Que celui qui a appris à dire : « Donne nous aujourd’hui notre pain de ce jour », réfléchisse sur chacune de ces paroles de Paul VI : « je ne pouvais pas », « je ne devais pas » ou « je ne voulais pas » ! Dans ce monde global les chrétiens peuvent être une réserve d’humanité et la prophétie d’un monde où celui qui est loin n’est pas sans visage et sans parole. Nous sommes partis d’une tentation et d’un rêve. Le rêve d’hommes qui vivaient sur une terre porteuse de nombreuses pierres arides et de peu d’épis… La tentation de l’Adversaire de Jésus : « Dis que ces pierres deviennent des pains ». En réfléchissant sur le Notre Père, nous découvrons un autre rêve : celui de Dieu. Le rêve de grandir et de devenir des hommes qui mettent en commun le pain, chaque jour.

[…] Donner le pain quotidien. Il faut élargir la solidarité. Il est nécessaire de garder vivante la mémoire de celui qui souffre, de montrer les voies possibles à nos concitoyens pour être solidaires, pour développer la culture de la solidarité dans nos pays. Je pense à mouvement d’intérêt pour les adoptions à distance, capables de créer un rapport de personne à personne. Le mouvement d’intérêt pour les couloirs humanitaires, grâce auxquels les vies de tant de Syriens fuyant la guerre ont été sauvées des trafiquants d’êtres humains. Malgré la crise, on ne peut pas cacher qu’il existe en Italie une générosité, révélatrice de la volonté de nos concitoyens d’aider ceux qui sont loin. Nous devons montrer qu’il y a des voies qui rendent possible la solidarité : il est possible d’aider à avoir le pain, la parole et la paix. Les gens cherchent à aimer. Celui qui cherche à aimer, cherche aussi sans le savoir celui qui est l’amour.

La distance ne nous condamne pas à l’indifférence. L’amour nous rend proches de ceux qui souffrent. Les chrétiens, dans ce monde globalisé, sont appelés à avoir une spiritualité ouverte à l’universel, sans oublier certes ceux qui sont proches. Et il n’y a pas d’universalité meilleure que la participation aux douleurs de ceux qui sont pauvres ou qui souffrent. C’est le sens de l’appel lancé par Paul VI contre la faim en Inde.
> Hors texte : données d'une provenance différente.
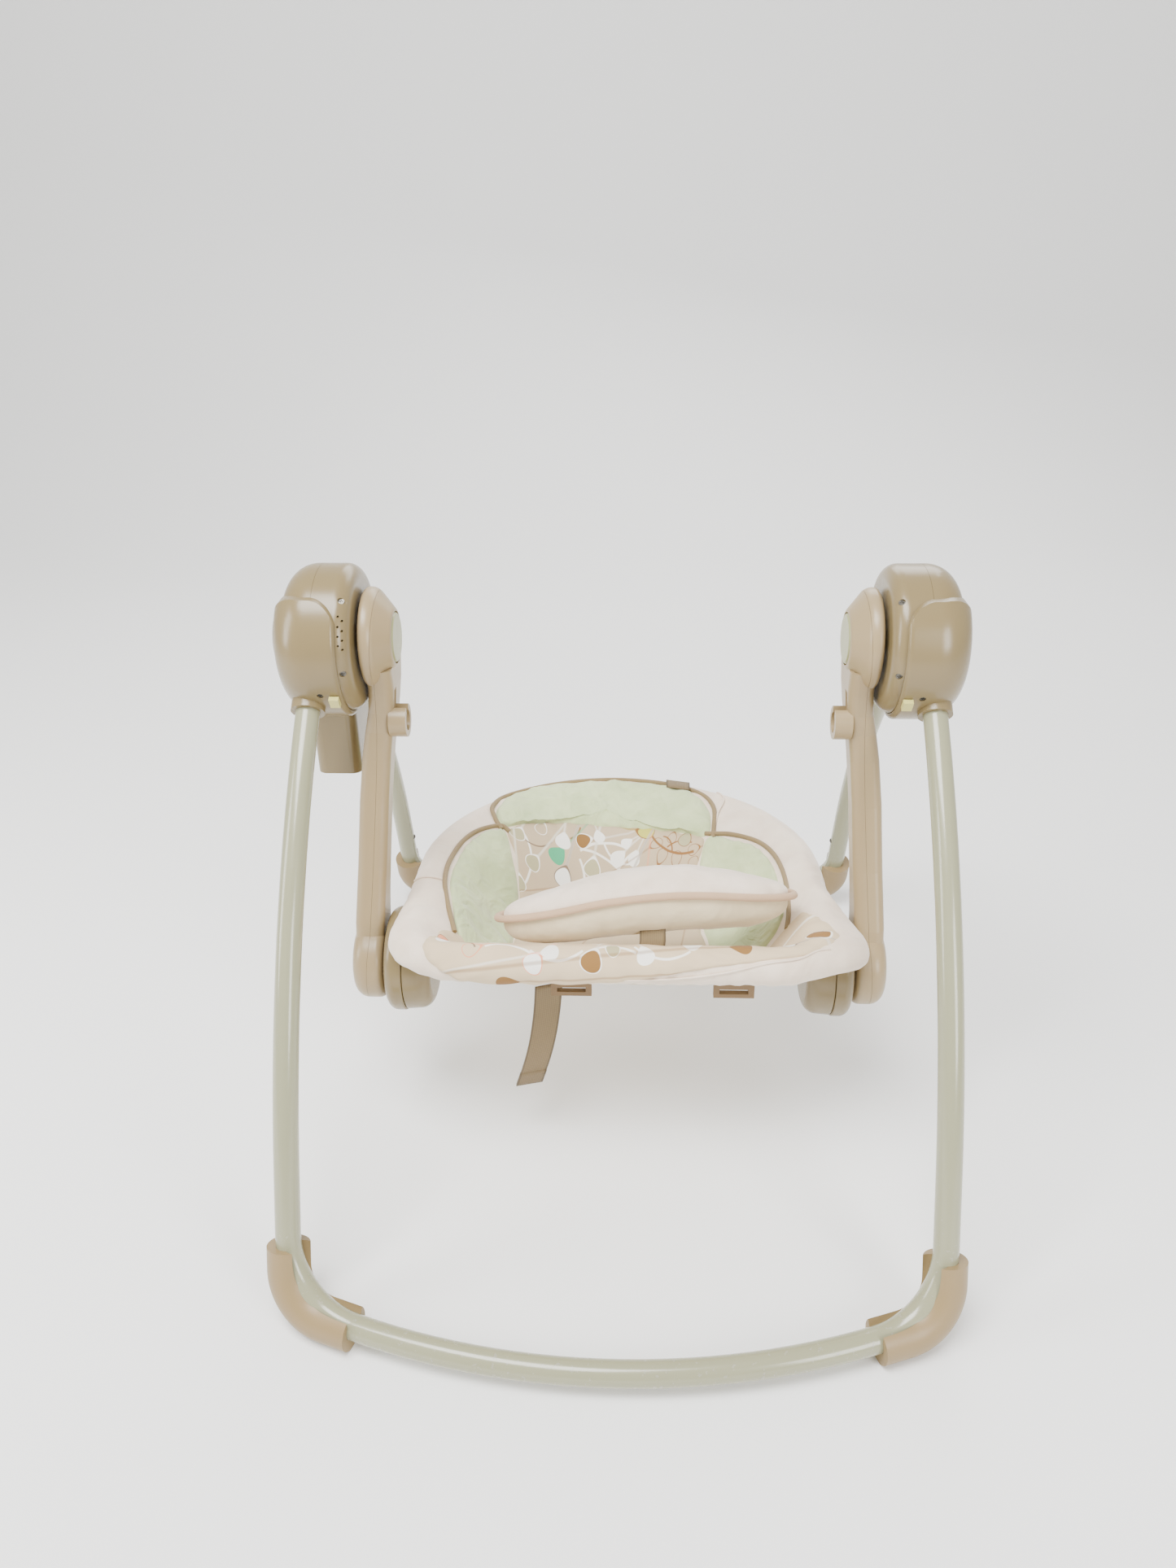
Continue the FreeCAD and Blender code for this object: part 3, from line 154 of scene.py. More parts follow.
class Recipe:
    """The nodes of one material."""

    def __init__(self, name, **sockets):
        self.material = bpy.data.materials.new(name)
        self.material.use_nodes = True
        self.tree = self.material.node_tree
        self.shader = self.tree.nodes["Principled BSDF"]
        for socket, value in sockets.items():
            self.shader.inputs[socket.replace("_", " ")].default_value = value

    def node(self, kind, settings, *values, pick=0, **named):
        made = self.tree.nodes.new("ShaderNode" + kind)
        for name, value in settings.items():
            setattr(made, name, value)
        pairs = list(enumerate(values)) + [(n.replace("_", " "), v) for n, v in named.items()]
        for key, value in pairs:
            self.feed(made.inputs[key], value)
        return Wire(self, made.outputs[pick])

    def feed(self, socket, value):
        if isinstance(value, Wire):
            self.tree.links.new(value.socket, socket)
        else:
            socket.default_value = value

    def place(self):
        return self.node("TexCoord", {}, pick="Object")

    def grain(self, where, scale, detail=2.0, rough=0.5, twist=0.0, **settings):
        sockets = {"Vector": where, "Scale": scale, "Detail": detail, "Roughness": rough, "Distortion": twist}
        return self.node("TexNoise", settings, **sockets)

    def mix(self, mask, under, over):
        made = self.tree.nodes.new("ShaderNodeMix")
        made.data_type = "RGBA"
        for index, value in ((0, mask), (6, under), (7, over)):
            self.feed(made.inputs[index], value)
        return Wire(self, made.outputs[2])

    def bump(self, height, distance, strength=1.0):
        return self.node("Bump", {}, Strength=strength, Distance=distance, Height=height)

    def done(self, colour=None, rough=None, normal=None, metallic=None):
        given = {"Base Color": colour, "Roughness": rough, "Normal": normal, "Metallic": metallic}
        for name, value in given.items():
            if value is not None:
                self.feed(self.shader.inputs[name], value)
        return self.material


# ------------------------------------------------------------------ hard materials


def moulded(name, colour, gloss, pitted=0.00004):
    """Injection-moulded plastic: a fine skin, faint flow marks, a little handling dirt."""
    r = Recipe(name, Specular_IOR_Level=0.5, Coat_Roughness=0.2)
    at = r.place()
    flow = r.grain(at, 9, 3)
    skin = r.grain(at, 1500, 1)
    dirt = r.grain(at, 34, 5, 0.62)
    darker = tuple(c * 0.93 for c in colour[:3]) + (1,)
    warm = (colour[0] * 0.97, colour[1] * 0.93, colour[2] * 0.86, 1)
    body = r.mix(flow, darker, colour)
    body = r.mix((dirt - 0.6).step(0.16) * 0.35, body, warm)
    rough = dirt * 0.12 + (gloss - 0.06)
    return r.done(body, rough, r.bump(skin + flow * 3, pitted, 0.6))


def enamel(name, colour):
    """Baked enamel on a steel tube, with faint ripple and rubbed spots near the floor."""
    r = Recipe(name, Coat_Weight=0.35, Coat_Roughness=0.12)
    at = r.place()
    ripple = r.grain(at, 60, 2)
    spots = r.grain(at, 210, 3, 0.6)
    height = at.split()[2]
    low = 1 - (height - 0.06).step(0.12)
    scuff = (spots - 0.64).step(0.05) * (low * 0.6 + 0.12)
    body = r.mix(ripple, tuple(c * 0.96 for c in colour[:3]) + (1,), colour)
    body = r.mix(scuff, body, tint(150, 146, 132))
    return r.done(body, ripple * 0.1 + scuff * 0.2 + 0.17, r.bump(ripple, 0.00006, 0.4))


def plated(name, colour, gloss):
    """Turned and plated metal with fine lines."""
    r = Recipe(name)
    at = r.place()
    lines = r.grain(r.node("Mapping", {}, at, Scale=(1, 14, 14)), 260, 2)
    body = r.mix(lines, tuple(c * 0.85 for c in colour[:3]) + (1,), colour)
    return r.done(body, lines * 0.14 + gloss, r.bump(lines, 0.00002, 0.5), 1.0)


def laminate(name):
    """A green board with lighter tracks."""
    r = Recipe(name)
    tracks = r.node("TexBrick", {}, Vector=r.place(), Scale=260.0, pick=1)
    return r.done(r.mix(tracks, tint(34, 88, 52), tint(60, 124, 76)), tracks * 0.1 + 0.35)


def jacket(name):
    """A dry cell's plain printed jacket with a lighter top."""
    r = Recipe(name)
    up = r.place().split()[2]
    band = (up - 0.362).step(0.0006)
    speck = r.grain(r.place(), 900)
    return r.done(r.mix(band, tint(52, 56, 66), tint(176, 142, 88)), speck * 0.08 + 0.28, None, band * 0.6)


HOUSING = moulded("tan_plastic", tint(124, 108, 74), 0.25)
ARM = moulded("sand_plastic", tint(154, 134, 99), 0.33)
FOOT = moulded("beige_plastic", tint(142, 120, 82), 0.42, 0.00008)
CAP = moulded("pale_green_plastic", tint(150, 150, 104), 0.3)
BUTTON = moulded("pale_yellow_plastic", tint(196, 188, 112), 0.3)
ACETAL = moulded("acetal", tint(236, 234, 226), 0.4)
BLACK = moulded("speaker_plastic", tint(40, 40, 42), 0.5)
GUIDE = moulded("guide_plastic", tint(112, 86, 52), 0.42)
ENAMEL = enamel("leg_enamel", tint(146, 145, 116))
STEEL = plated("zinc_plate", (0.16, 0.15, 0.13, 1), 0.34)
BRASS = plated("brass", (0.72, 0.55, 0.25, 1), 0.25)
BOARD = laminate("board")
JACKET = jacket("cell_jacket")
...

Les chrétiens sont ceux qui ne disent pas : je ne pouvais pas ou je ne devais pas ou je ne voulais pas ! Dans ce monde global, ils peuvent être une réserve d’humanité et la prophétie d’un monde où celui qui est loin n’est pas sans visage et sans parole. C’est un monde où le lointain se fait proche, alors que tant de ponts sont jetés, faits de la solidarité du pain, de la parole, de la paix, au-dessus de l’abysse de distance, d’indifférence, d’incompréhension, qui divise les peuples. L’indifférence élargit les abîmes. La charité tend sa main à tous et ainsi, imperceptiblement – comme le mouvement tellurique – rapproche les mondes.

Pour conclure, je voudrais citer un grand philosophe russe, Nicolas A. Berdiaev, qui en un certain sens résume avec profondeur la question abordée : « Le pain est pour moi une question matérielle ; mais le pain pour mon prochain, pour les hommes du monde entier, est une question spirituelle et religieuse. La société doit être organisée de manière à ce qu’il y ait du pain pour tous ; alors seulement la question spirituelle se posera à l’homme dans toute son essence profonde ».